В данной связи вновь вернемся к вопросу: как и почему в то время, как в Южной Америке огромные и еще вчера единые колонии вдруг разделилась на самостоятельные государства, в Северной — разные штаты сложились в единую великую страну? Причем утверждалось это единство также через войну — долгую и кровопролитную войну Севера против Юга, федералистов против конфедератов[31]? Почему в одном случае люди воевали за государственное единство, а в другом — за выход из него?

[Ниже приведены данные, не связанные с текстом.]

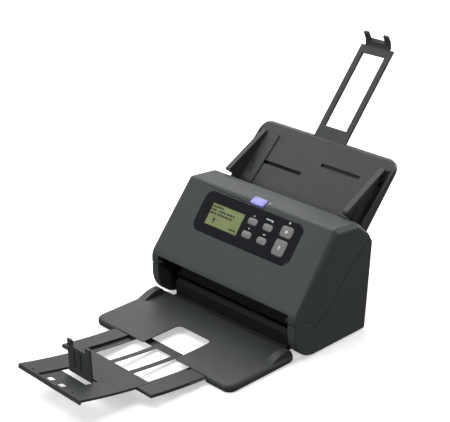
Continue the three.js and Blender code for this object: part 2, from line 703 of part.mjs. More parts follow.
piece(path, 'feed_tray', feedTray(), FINISH.dark);
piece(path, 'feed_tray_underside', feedTrayUnderside(), FINISH.dark);
for (const [name, turn] of [['right', 0], ['left', 180]]) {
  const place = (solid) => (turn ? solid.translate([0, -PINION_S, 0]).rotate([0, 0, 180])
    .translate([0, PINION_S, 0]) : solid);
  piece(path, `guide_rack_${name}`, place(guideRack()), FINISH.black);
}
piece(path, 'guide_right', feedGuide(1), FINISH.dark);
piece(path, 'guide_left', mirrored(feedGuide(-1)), FINISH.dark);
piece(path, 'guide_pinion', guidePinion(), FINISH.black);
piece(path, 'feed_extension', feedExtension(), FINISH.dark);

// ---------- eject tray and its two curved extensions ----------

function onArc(y, radius) {
  const angle = Math.asin((ARC_CENTRE[0] - y) / ARC_R);
  return [ARC_CENTRE[0] - radius * Math.sin(angle), ARC_CENTRE[1] - radius * Math.cos(angle)];
}

// A band of the sliding arc, seen from the side, between two places along it and two depths.
function arcBand(front, rear, top, bottom, steps = 5) {
  const along = (i) => front + ((rear - front) * i) / steps;
  const points = [];
  for (let i = 0; i <= steps; i += 1) points.push(onArc(along(i), ARC_R + bottom));
  for (let i = steps; i >= 0; i -= 1) points.push(onArc(along(i), ARC_R + top));
  return points;
}

function ejectTray() {
  const corner = 13;
  const rearCorner = 14;
  const rear = -125.2;
  const plan = new THREE.Shape();
  plan.moveTo(-EJECT_HALF, EJECT_FRONT + corner);
  plan.absarc(-EJECT_HALF + corner, EJECT_FRONT + corner, corner, Math.PI, 1.5 * Math.PI);
  plan.lineTo(EJECT_HALF - corner, EJECT_FRONT);
  plan.absarc(EJECT_HALF - corner, EJECT_FRONT + corner, corner, -Math.PI / 2, 0);
  plan.absarc(EJECT_HALF - rearCorner, rear - rearCorner, rearCorner, 0, Math.PI / 2);
  plan.absarc(-EJECT_HALF + rearCorner, rear - rearCorner, rearCorner, Math.PI / 2, Math.PI);
  const ears = [-1, 1].map((side) => prismX([
    [-176, 8], [-133, 8], [-133, 15.5], [-137, 19], [-147, 19], [-156, 17],
  ], side > 0 ? 119 : -131.5, side > 0 ? 131.5 : -119));
  const block = join(slab(plan, 0, EJECT_TOP, 4, 5), box(-109, 109, rear - 5, -118.4, 1, 8), ...ears);
  const well = STAGE1.half + 0.6;
  const bay = box(-well, well, EJECT_FRONT - 5, -132.5, -5, EJECT_TOP - EJECT_DECK);
  const notch = slab(roundedRect(64, 130, 8, 0, EJECT_FRONT), -5, 20);
  const grooves = prismX(arcBand(-262, -131.5, 1, 3), -well - 3, well + 3);
  return cut(block, bay, notch, grooves);
}

// The side rails of the first stage hold the second stage, which slides over the thin web between them.
function stage1() {
  const { half, front, rear } = STAGE1;
  const rails = prismX(arcBand(front, rear, 0, STAGE1_THICK), -half, half);
  const tongues = prismX(arcBand(front + 60, rear, 1.4, 2.6), -half - 2.5, half + 2.5);
  const well = STAGE2.half + 0.6;
  const bay = prismX(arcBand(front - 10, rear + 6, -5, STAGE2_THICK + 0.4), -well, well);
  const grooves = prismX(arcBand(front - 10, rear - 5, 0.8, 2.8), -well - 3, well + 3);
  const windows = [-38, 0, 38].map((x) => prismX(arcBand(front + 14, rear - 14, -5, 20), x - 15, x + 15));
  return cut(join(rails, tongues), bay, grooves, ...windows);
}

const stopperPivot = () => [STOPPER_PIVOT_Y, onArc(STOPPER_PIVOT_Y, ARC_R + STAGE2_THICK / 2)[1]];

function stage2() {
  const { half, front, rear } = STAGE2;
  const body = prismX(arcBand(front, rear, 0, STAGE2_THICK), -half, half);
  const lip = prismX(arcBand(front - 0.6, front + 1.5, 0, 6, 1), -half, half);
  const tongues = prismX(arcBand(front + 85, rear, 1.2, 2.4), -half - 2.5, half + 2.5);
  const bedHalf = STOPPER_HALF + 4.5;
  const bedFront = STOPPER_PIVOT_Y - STOPPER_HEIGHT - 0.4;
  const bed = prismX(arcBand(bedFront, STOPPER_PIVOT_Y + 5, -5, STAGE2_THICK - 1), -bedHalf, bedHalf);
  const slot = prismX(arcBand(STOPPER_PIVOT_Y - 10, STOPPER_PIVOT_Y + 5, -5, 12), -bedHalf, bedHalf);
  const vents = [-16, 6].map((x) => prismX(arcBand(bedFront + 5, bedFront + 13, -5, 12), x, x + 10));
  const holes = [-1, 1].map((side) => discZ(1.7, side * 40, front + 5.5, 20, 60, 16));
  const bore = rodX(1.2, -STOPPER_HALF - 9, STOPPER_HALF + 9, ...stopperPivot(), 12);
  return cut(join(body, lip, tongues), bed, slot, ...vents, ...holes, bore);
}

// The fence that stops the sheets: it stands up from the second stage and folds forward into it.
function stopper() {
  const [y, z] = stopperPivot();
  const top = z + STOPPER_HEIGHT;
  const plate = prismX([[y - 1.5, z], [y + 1.5, z], [y + 1.5, top], [y - 1.5, top]], -STOPPER_HALF, STOPPER_HALF);
  const saddle = box(-STOPPER_HALF + 9, STOPPER_HALF - 9, y - 5, y + 5, top - 8, top + 5);
  const slots = [-9, 3].map((x) => box(x - 1, x + 1, y - 5, y + 5, z + 8, top - 12));
  const barrel = rodX(1.6, -STOPPER_HALF, STOPPER_HALF, y, z, 16);
  const stubs = rodX(0.9, -STOPPER_HALF - 7, STOPPER_HALF + 7, y, z, 12);
  return join(cut(plate, saddle, ...slots), barrel, stubs);
}

piece(machine, 'eject_tray', ejectTray(), FINISH.dark);
piece(machine, 'eject_extension_1', stage1(), FINISH.dark);
piece(machine, 'eject_extension_2', stage2(), FINISH.dark);
piece(machine, 'eject_stopper', stopper(), FINISH.dark);

export default scanner;
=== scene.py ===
"""Looks of the sheet-fed document scanner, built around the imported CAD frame.

Shapes are drawn in millimetres in the same inclined frames as the CAD part, and become metres when
a mesh is made. Y and Z profiles have y = 0 at the body's rear bottom edge.
"""

import json
import math

import bmesh
import bpy
from mathutils import Matrix, Vector

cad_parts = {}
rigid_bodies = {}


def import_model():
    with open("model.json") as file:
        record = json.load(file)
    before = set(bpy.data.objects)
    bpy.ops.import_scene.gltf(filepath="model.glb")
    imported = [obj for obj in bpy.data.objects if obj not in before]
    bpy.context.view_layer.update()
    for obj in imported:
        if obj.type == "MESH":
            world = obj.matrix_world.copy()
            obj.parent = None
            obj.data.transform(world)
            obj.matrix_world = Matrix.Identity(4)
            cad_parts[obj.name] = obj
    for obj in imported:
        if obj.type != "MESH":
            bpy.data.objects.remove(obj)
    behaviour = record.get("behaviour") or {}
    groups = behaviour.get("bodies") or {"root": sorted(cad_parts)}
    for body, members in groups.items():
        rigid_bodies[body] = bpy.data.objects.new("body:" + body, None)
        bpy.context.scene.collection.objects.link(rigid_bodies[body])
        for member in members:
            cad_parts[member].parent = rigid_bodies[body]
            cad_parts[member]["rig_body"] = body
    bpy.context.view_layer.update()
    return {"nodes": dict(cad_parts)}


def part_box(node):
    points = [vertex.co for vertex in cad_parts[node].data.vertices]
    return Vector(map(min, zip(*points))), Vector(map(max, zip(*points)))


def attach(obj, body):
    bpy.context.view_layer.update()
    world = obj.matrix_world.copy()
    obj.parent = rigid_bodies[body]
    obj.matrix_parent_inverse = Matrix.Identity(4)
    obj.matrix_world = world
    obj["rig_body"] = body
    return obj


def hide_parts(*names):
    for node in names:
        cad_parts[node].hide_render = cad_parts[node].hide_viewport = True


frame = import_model()

MM = 0.001

# ---------- frames and main dimensions ----------

EJECT_FRONT = -246.0
Y_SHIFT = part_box("eject_tray")[0].y - EJECT_FRONT * MM
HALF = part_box("side_cover_right")[1].x / MM
LEG_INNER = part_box("side_cover_right")[0].x / MM
LIP = (-131.4, 73.6)
CREASE = (-59.1, 163.3)
RIDGE = (-13.8, 158.9)
REAR_TOP = (12.1, 125.6)
FRONT_Y = -135.5
HINGE = (FRONT_Y + 4.4, 56.5)
CHIN = (FRONT_Y, 68.5)
SEAM_LINE = [
    (8, 133.6), (-23, 110.2), (-51.5, 79.9), (-79.9, 51.2), (-98.7, 41), (-104.3, 48.3), (-119.1, 54.6),
]
SEAM = 0.4
SLOPE_ANGLE = math.atan2(CREASE[1] - LIP[1], CREASE[0] - LIP[0])
PATH_ANGLE = math.radians(48.6)
LENS_ANGLE = SLOPE_ANGLE / 2 - math.radians(2.8)
PATH_ORIGIN = (-2.7, 152.3)


def inclined(origin, angle):
    """A frame whose local Y runs up an incline about X through a point of the side view."""
    place = Matrix.Translation((0, Y_SHIFT + origin[0] * MM, origin[1] * MM))
    return place @ Matrix.Rotation(angle, 4, "X")


MACHINE = Matrix.Translation((0, Y_SHIFT, 0))
PATH = inclined(PATH_ORIGIN, PATH_ANGLE)
SLOPE = inclined(LIP, SLOPE_ANGLE)
LENS_FRAME = inclined(CREASE, LENS_ANGLE)

# ---------- outlines ----------


def arc(centre, radius, start, end, steps):
    """Points along an arc, with angles in degrees."""
    angles = [math.radians(start + (end - start) * i / steps) for i in range(steps + 1)]
    return [(centre[0] + radius * math.cos(a), centre[1] + radius * math.sin(a)) for a in angles]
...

Дело в том, что Север представлял собой в целом регион промышленного и банковского капитала, а Юг — землевладельческого. Развитый национальный капитализм Севера, дозревший до стадии империализма, требовал единого пространства для перемещения товаров и капиталов. И принудил к этому единству Юг. Подлинная элита американского Севера времен Линкольна — это уже не региональная управленческая элита Вашингтона или какого-либо штата, а представители крупного капитала, чьи империалистические амбиции простирались далеко за пределы административных границ. Понимание ими экономических выгод единства страны нашло свое выражение в финансировании соответствующих политических и военных проектов. Капитал северных штатов уже мог диктовать свою волю политикам и генералам — и ломать волю местных элит, вечно жаждущих полного всевластия в своем гнезде[32].
29
Точно так же раздробленная на феоды и провинции Франция не смогла противостоять поначалу экспансии более централизованной Англии, а раздробленная на княжества Германия на тридцать лет превратилась в «территорию охоты» для итальянцев, испанцев, французов, шведов и пр., грабивших, убивавших, насиловавших, терзавших…
30
Отравлена была чересчур самовластная Елена Глинская, но не ее сын, будущий царь Иван Грозный.
31
Кстати, единство Германии было обеспечено также не без военных успехов Пруссии, добившейся своей гегемонии среди немецких княжеств как дипломатией, так и вооруженной рукой. Я должен здесь напомнить, что обе главные европейские континентальные державы — Германия и Франция — сполна познали прелести «федерализма» (читай: феодальной раздробленности бывшей Империи Карла Великого, первоначально поделенной его тремя внуками, но продолжавшей делиться и впредь), за которые заплатили: Франция — Столетней войной, а Германия — Тридцатилетней. Тридцатилетняя война — прямое и очень убедительное следствие федерализации Священной Римской Империи, неуклонно набиравшей силу с конца XV века. Немецкие князья возжаждали полной самостоятельности и самовластия — вот и добились этого по Вестфальскому миру: Quius regio eius religio. Но добились через море крови и фактический автогеноцид немецкой нации. Последствия этих войн приходилось преодолевать еще столетия, Франции вплоть до возмужания Людовика XIV, а Германии вплоть до Бисмарка и Вильгельма I.
32
Конечно, приходилось в чем-то идти на компромисс, давая, например, штатам определенную свободу рук, в том числе в законодательной сфере, но такова была разумная плата за соединение, так выражался баланс сил того времени. Впрочем, идея единства и общей управляемости из центра все равно превалировала. За что и с какой стати должны идти на такие уступки и жертвы мы, русские?